Je trouve injuste l’idée qu’il n’y ait pas de littéraires qui puissent faire médecine. Un très bon littéraire peut faire un très bon médecin. Il faut arrêter d’hypersélectionner à partir de 17 ans uniquement sur les sciences. Aujourd’hui, dans un concours aussi sélectif que la médecine, il est très difficile de faire passer l’idée qu’on peut sélectionner les étudiants autrement que par un QCM. Or, on peut très bien le faire sur une épreuve littéraire, un entretien ou sur dossier. Je voudrais que les gens qui ont réussi dans des formations littéraires, de sciences politiques ou de droit et qui, après un master, auraient envie de faire médecine, puissent le faire. Ils présenteront un dossier, seront évalués par une commission ad hoc. Ils pourront, s’ils sont retenus, entrer en L2 dans le cadre du programme "réussir en licence". Cela ne va pas concerner un grand nombre de personnes mais cela va permettre de diversifier le recrutement des étudiants en médecine dans quelques années. Nous travaillons également à la mise en place de passerelles entre les formations de santé. Elles seront aussi bien sortantes pour les étudiants en médecine qui pourront se réorienter vers des IFSI (Instituts de formation en soins infirmiers) par exemple, ou entrantes pour les infirmiers ayant fait un master et souhaitant entrer en médecine.
Un étudiant à Tours aura-t-il les mêmes possibilités de réorientation qu’à Nantes ?
Oui, dans les limites du numerus clausus de sa faculté. À la fin de la première année, les étudiants classés entre deux fois et demie et trois fois le numerus clausus pourront se réorienter vers d’autres filières. Le nombre de places réservé aux passerelles entrantes sera également limité à un pourcentage du numerus clausus pour ne pas déséquilibrer les filières.
Le nombre d’internes va encore augmenter dans les prochaines années et poser des problèmes de formation. Êtes-vous favorable à l’ouverture de stages dans le privé ?
On entend aujourd’hui qu’on manque de praticiens à l’hôpital et d’internes. Nous ferons tout pour que la formation des internes soit de bonne qualité.
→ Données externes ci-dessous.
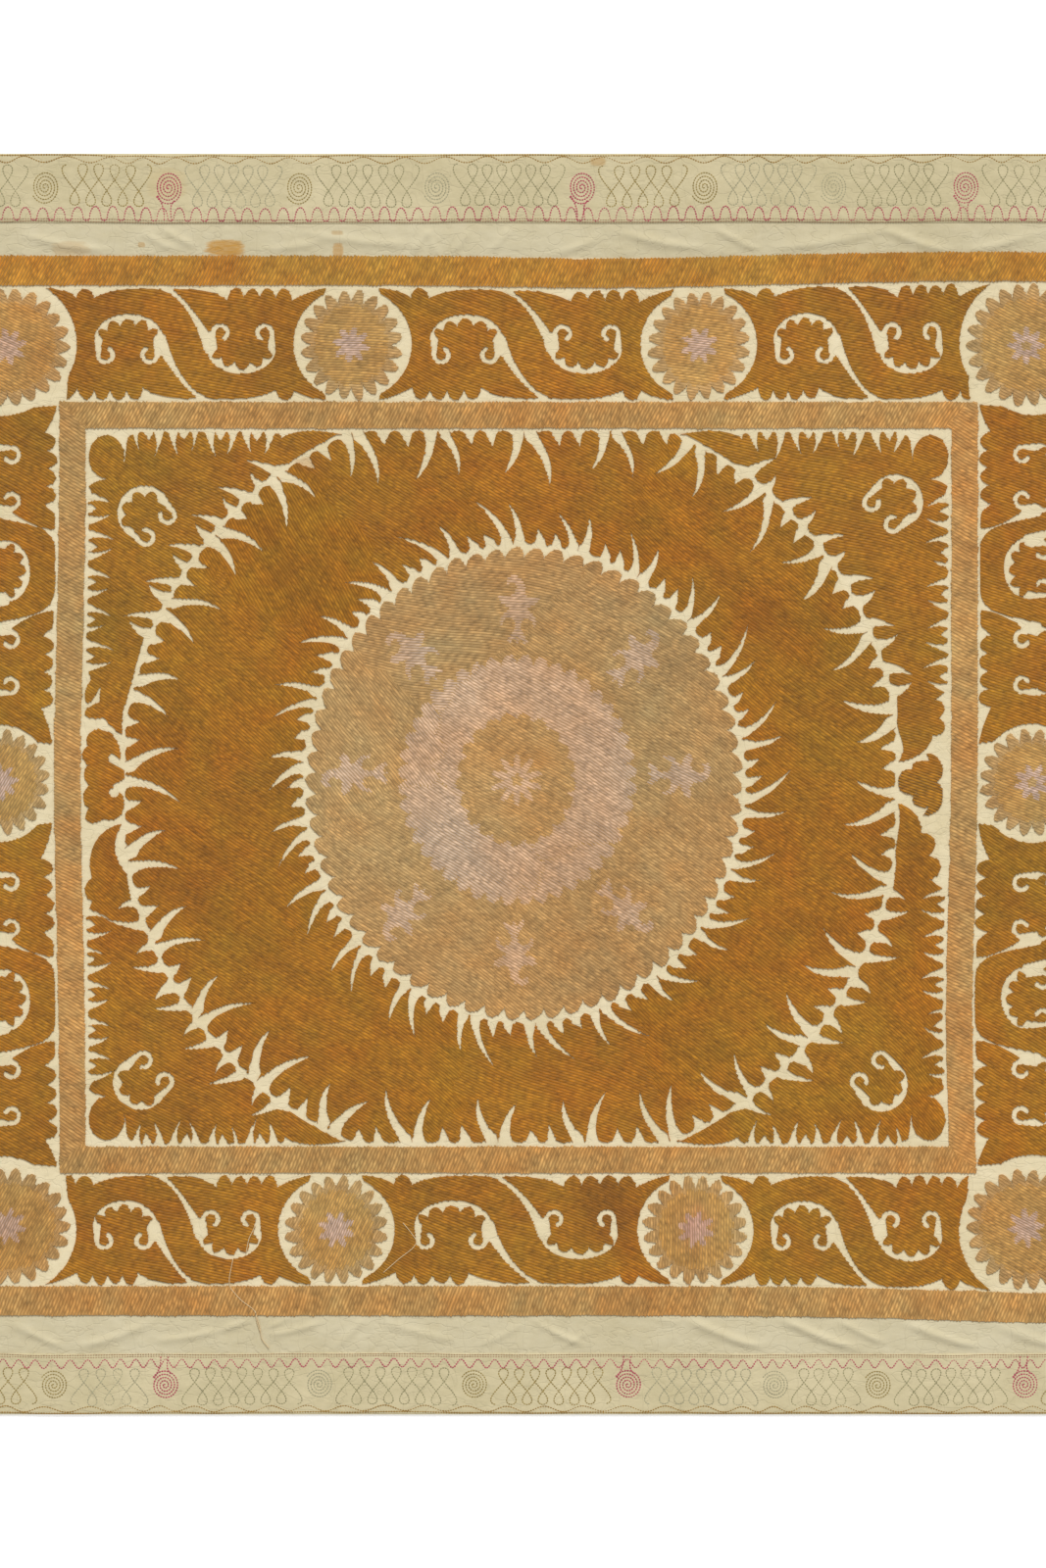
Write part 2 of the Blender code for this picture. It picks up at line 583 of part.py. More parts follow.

Je n’exclus pas que les internes en surnombre puissent suivre des stages dans les cliniques dont l’enseignement sera de bonne qualité mais d’abord, il faut les envoyer en stage dans les hôpitaux publics et favoriser leur mobilité. Pourquoi ne pas mettre en place une prime de mobilité pour les étudiants parisiens qui iraient faire des stages dans des hôpitaux d’autres régions ? On peut tout à fait imaginer d’avoir des modulations de rémunération de stage avec un supplément pour les internes qui se formeraient dans les hôpitaux qui ont besoin de personnel.
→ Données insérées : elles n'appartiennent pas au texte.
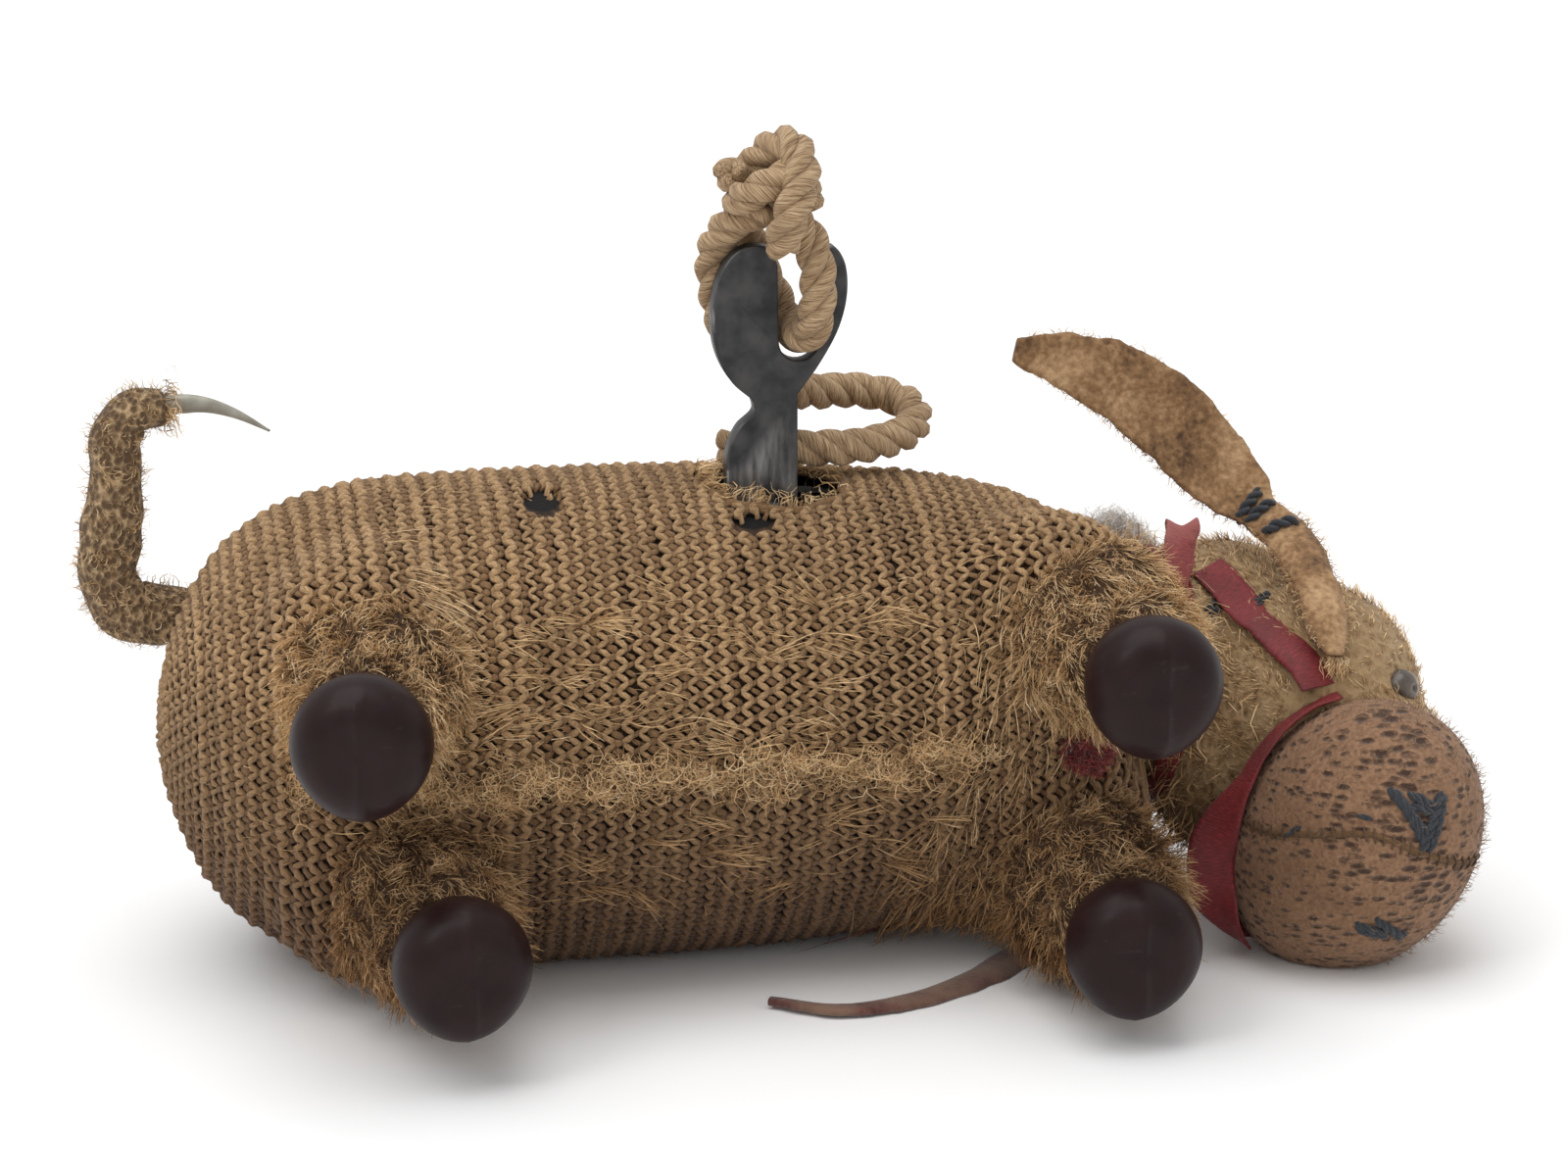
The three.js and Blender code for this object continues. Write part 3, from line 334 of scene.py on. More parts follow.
left_foot = smooth_line([(-1.2, 56.8, 0), (-1.0, 55.6, 0), (-2.6, 54.0, 0), (-3.6, 51.8, 0),
                         (-3.8, 49.5, 0)], 6)[1:, :2]
key_outline = np.vstack([right_edge, right_lobe, slot_foot, left_lobe, left_foot, [(-3.8, 44.2)]])
bpy.ops.object.select_all(action="DESELECT")
bpy.ops.mesh.primitive_circle_add(vertices=len(key_outline), radius=0.01, fill_type="NGON")
blade = bpy.context.object
blade.name = "key_blade"
for vertex, (x, z) in zip(blade.data.vertices, key_outline):
    vertex.co = Vector(at([KEY_X + x, KEY_Y + KEY_THICK / 2, z]))
bpy.ops.object.mode_set(mode="EDIT")
bpy.ops.mesh.select_all(action="SELECT")
bpy.ops.mesh.extrude_region_move(TRANSFORM_OT_translate={"value": (0, -KEY_THICK / 1000, 0)})
bpy.ops.mesh.select_all(action="SELECT")
bpy.ops.mesh.normals_make_consistent(inside=False)
bpy.ops.object.mode_set(mode="OBJECT")
rounding = blade.modifiers.new("rounding", "BEVEL")
rounding.width = 0.00042
rounding.segments = 3
rounding.limit_method = "ANGLE"
rounding.angle_limit = math.radians(50)
bpy.ops.object.modifier_apply(modifier="rounding")
bpy.ops.object.shade_smooth_by_angle(angle=math.radians(40))


def turned(name, profile, sides=48):
    """A round piece turned about Z in its own place: [radius, height] in millimetres."""
    bpy.ops.object.select_all(action="DESELECT")
    first = profile[0]
    bpy.ops.mesh.primitive_circle_add(vertices=sides, radius=first[0] / 1000, fill_type="NGON",
                                      location=(0, 0, 0))
    made = bpy.context.object
    made.name = name
    made.data.transform(Matrix.Translation((0, 0, first[1] / 1000)))
    bpy.ops.object.mode_set(mode="EDIT")
    bpy.ops.mesh.select_all(action="SELECT")
    for before, after in zip(profile, profile[1:]):
        rise = (after[1] - before[1]) / 1000
        bpy.ops.mesh.extrude_region_move(TRANSFORM_OT_translate={"value": (0, 0, rise)})
        grow = after[0] / before[0]
        bpy.ops.transform.resize(value=(grow, grow, 1), center_override=(0, 0, after[1] / 1000))
    bpy.ops.mesh.select_all(action="SELECT")
    bpy.ops.mesh.normals_make_consistent(inside=False)
    bpy.ops.object.mode_set(mode="OBJECT")
    bpy.ops.object.shade_smooth_by_angle(angle=math.radians(50))
    return made


socket_piece = turned("key_socket", [(2.3, 40.2), (2.7, 40.6), (2.7, 45.6), (2.2, 46.4), (1.0, 46.6)])
socket_piece.data.transform(Matrix.Translation(Vector(at([KEY_X, KEY_Y, 0]))))
iron = Finish("dark worn sheet steel", Metallic=0.85)
grime = iron.noise(420, 5)
scuff = iron.noise(900, 6, iron.stretched((1.0, 1.0, 0.18)))
edge_wear = iron.node("ShaderNodeNewGeometry", {}, {}, "Pointiness")
iron_colour = iron.mix(edge_wear.clip(0.52, 0.60) * scuff.clip(0.35, 0.6), iron.ramp(
    grime, (0.3, (0.028, 0.028, 0.030)), (0.55, (0.062, 0.061, 0.062)), (0.75, (0.095, 0.090, 0.086))),
    (0.34, 0.33, 0.32))
iron.surface(iron_colour, 0.36 + 0.3 * grime, scuff * 0.6 + grime * 0.4, 0.00006)
settle(blade, iron.material, "winding_key", ["winding_key"])
settle(socket_piece, iron.material, "winding_key")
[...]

* En proportion, les budgets de la recherche publique des États-Unis et de la France ne sont toutefois pas comparables. Le budget 2010 de l’Enseignement supérieur et de la Recherche s’élève au total à 29,172 milliards d’euros tandis que les États-Unis investissent 30 milliards de dollars pour le seul budget des National Institutes of Health (en plus des 10,5 milliards de dollars du programme de relance américain).